The extraordinary variety and strength of Longstreth’s contributions over the past decade must not only allow him great critical leeway but also give the critic continuing hope for the remainder of the album and for the Dirty Projectors’ future work. I, personally, do not despair. There are redemptive elements. The first of these is something that always bears repeating: despite its position in Longstreth’s discography, it is still better than virtually all other music released this year, or last. The first verse, and especially its bridge—“Now, quick, the night draws near;/ her curtain spreads quicker”—are less abstract lyrically and less sterile vocally than the subsequent two.

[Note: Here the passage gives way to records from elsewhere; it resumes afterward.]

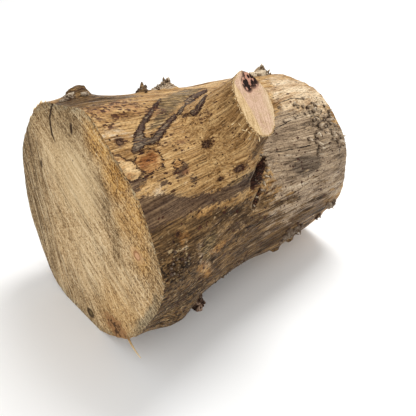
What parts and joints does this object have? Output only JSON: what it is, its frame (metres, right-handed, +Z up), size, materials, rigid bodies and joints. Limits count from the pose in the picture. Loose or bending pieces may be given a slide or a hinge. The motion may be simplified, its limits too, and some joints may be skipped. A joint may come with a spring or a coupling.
{
  "type": "short debarked pine log with a sawn limb stub",
  "caption": "Short piece of debarked pine trunk, sawn at both ends, flaring at the butt, with a sawn-off limb stub, knots and small bud nubs.",
  "frame": {"origin": "centre of the bounding box at its base, on the ground", "axes": "+X along the log from the wide butt cut towards the smaller top end, +Y to the back, +Z up; the limb stub leans to -Y"},
  "size_m": [0.324, 0.2554, 0.2662],
  "materials": {
    "pine_wood": "bare weathered wood, dry and matt"
  },
  "bodies": {
    "root": {"log": "pine_wood"}
  },
  "joints": []
}
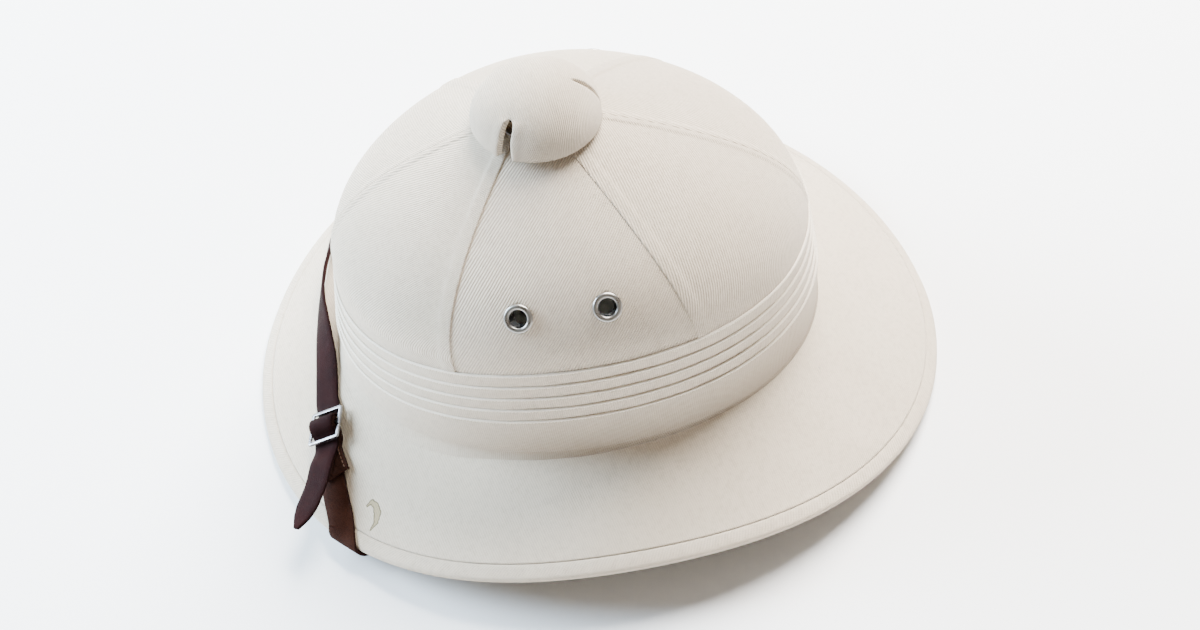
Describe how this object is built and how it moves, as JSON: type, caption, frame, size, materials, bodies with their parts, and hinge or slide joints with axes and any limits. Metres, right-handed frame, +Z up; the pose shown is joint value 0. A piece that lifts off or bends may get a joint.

Nat Baldwin’s bass playing, while soft, offers a number of small pleasures and surprises, which is nothing less than expected; his subtle invention has complemented Longstreth’s greater conspicuity for, I think, eight years now, and his solo releases—Most Valuable Player (2008) and People Changes (2011)—are excellent. But these, and the others I have not seen, are still not enough to make one not wish for even the thematically similar, but far more accomplished, earlier work, as on Slaves Graves and The Glad Fact. It is not enough to make one not wish for the imaginative strength of Getty’s ecstatic end, when katydids call back and forth to each other from the edges of the lot and cicadas bristle rhythmically, when Henley is subsumed into the chorus of finches and sings with them. Only Longstreth knows where that energy has gone, and only he can summon it back. For both the sake of the spirit and the survival of exciting music in the American mainstream, one hopes he does.